_Raw data_.
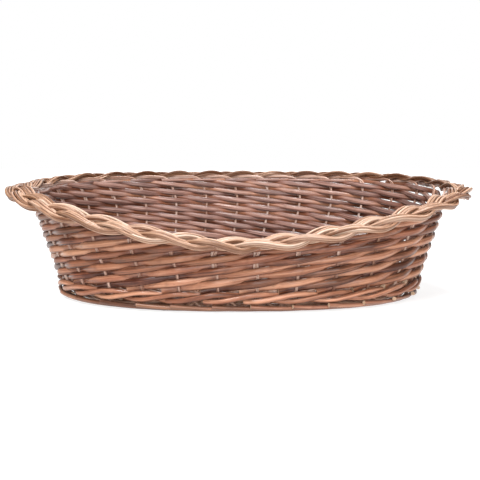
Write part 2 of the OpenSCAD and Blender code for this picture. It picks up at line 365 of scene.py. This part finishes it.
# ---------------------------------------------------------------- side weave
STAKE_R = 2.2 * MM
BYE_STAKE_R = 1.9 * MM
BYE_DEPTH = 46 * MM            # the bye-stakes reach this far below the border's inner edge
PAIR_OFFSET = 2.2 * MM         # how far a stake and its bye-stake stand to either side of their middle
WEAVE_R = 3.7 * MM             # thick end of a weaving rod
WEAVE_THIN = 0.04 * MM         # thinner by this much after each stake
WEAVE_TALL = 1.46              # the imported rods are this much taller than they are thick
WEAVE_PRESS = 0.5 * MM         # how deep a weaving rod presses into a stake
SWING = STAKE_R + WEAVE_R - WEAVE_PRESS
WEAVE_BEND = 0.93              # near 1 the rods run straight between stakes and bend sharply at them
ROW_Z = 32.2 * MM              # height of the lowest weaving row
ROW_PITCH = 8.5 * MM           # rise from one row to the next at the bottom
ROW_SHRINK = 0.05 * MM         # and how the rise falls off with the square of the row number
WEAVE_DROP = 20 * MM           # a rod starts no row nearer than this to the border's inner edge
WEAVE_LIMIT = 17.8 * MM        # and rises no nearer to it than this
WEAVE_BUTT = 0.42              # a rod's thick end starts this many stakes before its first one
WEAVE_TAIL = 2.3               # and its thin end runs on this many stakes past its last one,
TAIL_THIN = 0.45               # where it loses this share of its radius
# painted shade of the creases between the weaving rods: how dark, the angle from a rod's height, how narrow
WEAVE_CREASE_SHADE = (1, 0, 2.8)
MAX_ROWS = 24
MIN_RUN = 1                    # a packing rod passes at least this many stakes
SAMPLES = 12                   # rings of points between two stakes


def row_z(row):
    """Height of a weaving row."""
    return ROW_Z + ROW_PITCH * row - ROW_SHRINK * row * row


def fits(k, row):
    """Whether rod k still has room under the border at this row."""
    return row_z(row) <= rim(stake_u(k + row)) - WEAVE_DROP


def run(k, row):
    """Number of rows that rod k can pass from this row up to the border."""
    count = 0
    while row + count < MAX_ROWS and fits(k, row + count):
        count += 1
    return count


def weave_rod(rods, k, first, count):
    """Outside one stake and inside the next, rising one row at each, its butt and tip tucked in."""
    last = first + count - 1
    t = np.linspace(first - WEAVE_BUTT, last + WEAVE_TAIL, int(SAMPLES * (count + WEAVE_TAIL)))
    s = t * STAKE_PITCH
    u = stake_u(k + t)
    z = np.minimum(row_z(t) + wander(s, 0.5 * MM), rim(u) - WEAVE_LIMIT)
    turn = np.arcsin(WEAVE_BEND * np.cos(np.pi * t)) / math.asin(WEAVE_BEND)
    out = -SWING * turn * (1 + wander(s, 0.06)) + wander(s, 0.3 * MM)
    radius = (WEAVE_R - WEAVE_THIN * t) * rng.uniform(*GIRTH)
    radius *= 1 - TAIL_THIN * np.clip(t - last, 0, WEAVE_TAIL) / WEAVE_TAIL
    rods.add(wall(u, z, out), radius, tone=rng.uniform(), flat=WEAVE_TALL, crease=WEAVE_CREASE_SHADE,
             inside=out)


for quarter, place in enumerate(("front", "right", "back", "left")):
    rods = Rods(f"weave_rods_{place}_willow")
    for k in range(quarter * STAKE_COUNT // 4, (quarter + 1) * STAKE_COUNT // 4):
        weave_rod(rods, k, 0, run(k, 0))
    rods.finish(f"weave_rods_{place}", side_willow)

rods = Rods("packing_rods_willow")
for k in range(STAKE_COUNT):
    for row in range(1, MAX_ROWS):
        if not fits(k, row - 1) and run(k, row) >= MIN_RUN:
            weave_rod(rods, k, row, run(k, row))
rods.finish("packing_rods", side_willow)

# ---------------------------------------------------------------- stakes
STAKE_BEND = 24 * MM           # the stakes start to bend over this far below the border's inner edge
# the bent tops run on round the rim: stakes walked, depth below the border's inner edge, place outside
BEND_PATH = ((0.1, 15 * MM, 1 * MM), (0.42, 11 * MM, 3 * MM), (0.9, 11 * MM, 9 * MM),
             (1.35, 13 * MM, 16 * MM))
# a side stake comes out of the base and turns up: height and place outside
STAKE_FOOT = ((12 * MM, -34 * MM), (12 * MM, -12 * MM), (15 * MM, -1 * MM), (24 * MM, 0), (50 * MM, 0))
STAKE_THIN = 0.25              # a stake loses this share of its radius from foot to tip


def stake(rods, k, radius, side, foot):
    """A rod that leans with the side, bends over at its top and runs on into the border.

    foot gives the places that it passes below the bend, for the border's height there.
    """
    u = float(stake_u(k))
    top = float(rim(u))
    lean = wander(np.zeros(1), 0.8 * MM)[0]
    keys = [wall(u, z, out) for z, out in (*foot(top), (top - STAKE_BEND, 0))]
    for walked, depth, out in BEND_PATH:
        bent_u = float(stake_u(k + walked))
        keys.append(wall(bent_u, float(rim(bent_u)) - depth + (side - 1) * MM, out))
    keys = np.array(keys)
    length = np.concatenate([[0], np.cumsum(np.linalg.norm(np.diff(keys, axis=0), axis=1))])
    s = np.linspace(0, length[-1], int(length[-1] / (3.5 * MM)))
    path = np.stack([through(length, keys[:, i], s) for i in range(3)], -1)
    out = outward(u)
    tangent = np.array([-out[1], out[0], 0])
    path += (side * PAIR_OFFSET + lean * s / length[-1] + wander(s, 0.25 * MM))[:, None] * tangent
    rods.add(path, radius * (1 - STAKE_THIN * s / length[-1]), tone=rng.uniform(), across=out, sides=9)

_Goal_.
Extract the full listing and reproduce each line exactly.

_Answer in full_.
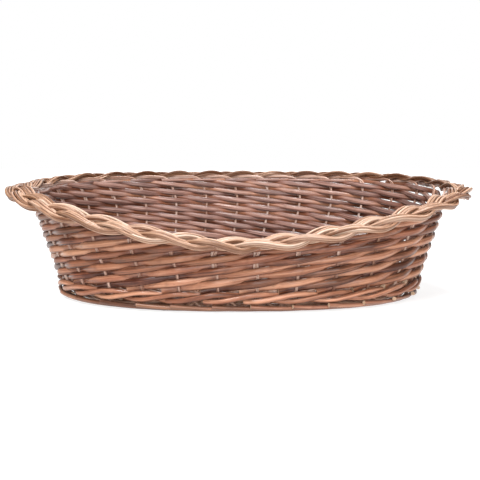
Write part 2 of the OpenSCAD and Blender code for this picture. It picks up at line 365 of scene.py. This part finishes it.
# ---------------------------------------------------------------- side weave
STAKE_R = 2.2 * MM
BYE_STAKE_R = 1.9 * MM
BYE_DEPTH = 46 * MM            # the bye-stakes reach this far below the border's inner edge
PAIR_OFFSET = 2.2 * MM         # how far a stake and its bye-stake stand to either side of their middle
WEAVE_R = 3.7 * MM             # thick end of a weaving rod
WEAVE_THIN = 0.04 * MM         # thinner by this much after each stake
WEAVE_TALL = 1.46              # the imported rods are this much taller than they are thick
WEAVE_PRESS = 0.5 * MM         # how deep a weaving rod presses into a stake
SWING = STAKE_R + WEAVE_R - WEAVE_PRESS
WEAVE_BEND = 0.93              # near 1 the rods run straight between stakes and bend sharply at them
ROW_Z = 32.2 * MM              # height of the lowest weaving row
ROW_PITCH = 8.5 * MM           # rise from one row to the next at the bottom
ROW_SHRINK = 0.05 * MM         # and how the rise falls off with the square of the row number
WEAVE_DROP = 20 * MM           # a rod starts no row nearer than this to the border's inner edge
WEAVE_LIMIT = 17.8 * MM        # and rises no nearer to it than this
WEAVE_BUTT = 0.42              # a rod's thick end starts this many stakes before its first one
WEAVE_TAIL = 2.3               # and its thin end runs on this many stakes past its last one,
TAIL_THIN = 0.45               # where it loses this share of its radius
# painted shade of the creases between the weaving rods: how dark, the angle from a rod's height, how narrow
WEAVE_CREASE_SHADE = (1, 0, 2.8)
MAX_ROWS = 24
MIN_RUN = 1                    # a packing rod passes at least this many stakes
SAMPLES = 12                   # rings of points between two stakes


def row_z(row):
    """Height of a weaving row."""
    return ROW_Z + ROW_PITCH * row - ROW_SHRINK * row * row


def fits(k, row):
    """Whether rod k still has room under the border at this row."""
    return row_z(row) <= rim(stake_u(k + row)) - WEAVE_DROP


def run(k, row):
    """Number of rows that rod k can pass from this row up to the border."""
    count = 0
    while row + count < MAX_ROWS and fits(k, row + count):
        count += 1
    return count


def weave_rod(rods, k, first, count):
    """Outside one stake and inside the next, rising one row at each, its butt and tip tucked in."""
    last = first + count - 1
    t = np.linspace(first - WEAVE_BUTT, last + WEAVE_TAIL, int(SAMPLES * (count + WEAVE_TAIL)))
    s = t * STAKE_PITCH
    u = stake_u(k + t)
    z = np.minimum(row_z(t) + wander(s, 0.5 * MM), rim(u) - WEAVE_LIMIT)
    turn = np.arcsin(WEAVE_BEND * np.cos(np.pi * t)) / math.asin(WEAVE_BEND)
    out = -SWING * turn * (1 + wander(s, 0.06)) + wander(s, 0.3 * MM)
    radius = (WEAVE_R - WEAVE_THIN * t) * rng.uniform(*GIRTH)
    radius *= 1 - TAIL_THIN * np.clip(t - last, 0, WEAVE_TAIL) / WEAVE_TAIL
    rods.add(wall(u, z, out), radius, tone=rng.uniform(), flat=WEAVE_TALL, crease=WEAVE_CREASE_SHADE,
             inside=out)


for quarter, place in enumerate(("front", "right", "back", "left")):
    rods = Rods(f"weave_rods_{place}_willow")
    for k in range(quarter * STAKE_COUNT // 4, (quarter + 1) * STAKE_COUNT // 4):
        weave_rod(rods, k, 0, run(k, 0))
    rods.finish(f"weave_rods_{place}", side_willow)

rods = Rods("packing_rods_willow")
for k in range(STAKE_COUNT):
    for row in range(1, MAX_ROWS):
        if not fits(k, row - 1) and run(k, row) >= MIN_RUN:
            weave_rod(rods, k, row, run(k, row))
rods.finish("packing_rods", side_willow)

# ---------------------------------------------------------------- stakes
STAKE_BEND = 24 * MM           # the stakes start to bend over this far below the border's inner edge
# the bent tops run on round the rim: stakes walked, depth below the border's inner edge, place outside
BEND_PATH = ((0.1, 15 * MM, 1 * MM), (0.42, 11 * MM, 3 * MM), (0.9, 11 * MM, 9 * MM),
             (1.35, 13 * MM, 16 * MM))
# a side stake comes out of the base and turns up: height and place outside
STAKE_FOOT = ((12 * MM, -34 * MM), (12 * MM, -12 * MM), (15 * MM, -1 * MM), (24 * MM, 0), (50 * MM, 0))
STAKE_THIN = 0.25              # a stake loses this share of its radius from foot to tip


def stake(rods, k, radius, side, foot):
    """A rod that leans with the side, bends over at its top and runs on into the border.

    foot gives the places that it passes below the bend, for the border's height there.
    """
    u = float(stake_u(k))
    top = float(rim(u))
    lean = wander(np.zeros(1), 0.8 * MM)[0]
    keys = [wall(u, z, out) for z, out in (*foot(top), (top - STAKE_BEND, 0))]
    for walked, depth, out in BEND_PATH:
        bent_u = float(stake_u(k + walked))
        keys.append(wall(bent_u, float(rim(bent_u)) - depth + (side - 1) * MM, out))
    keys = np.array(keys)
    length = np.concatenate([[0], np.cumsum(np.linalg.norm(np.diff(keys, axis=0), axis=1))])
    s = np.linspace(0, length[-1], int(length[-1] / (3.5 * MM)))
    path = np.stack([through(length, keys[:, i], s) for i in range(3)], -1)
    out = outward(u)
    tangent = np.array([-out[1], out[0], 0])
    path += (side * PAIR_OFFSET + lean * s / length[-1] + wander(s, 0.25 * MM))[:, None] * tangent
    rods.add(path, radius * (1 - STAKE_THIN * s / length[-1]), tone=rng.uniform(), across=out, sides=9)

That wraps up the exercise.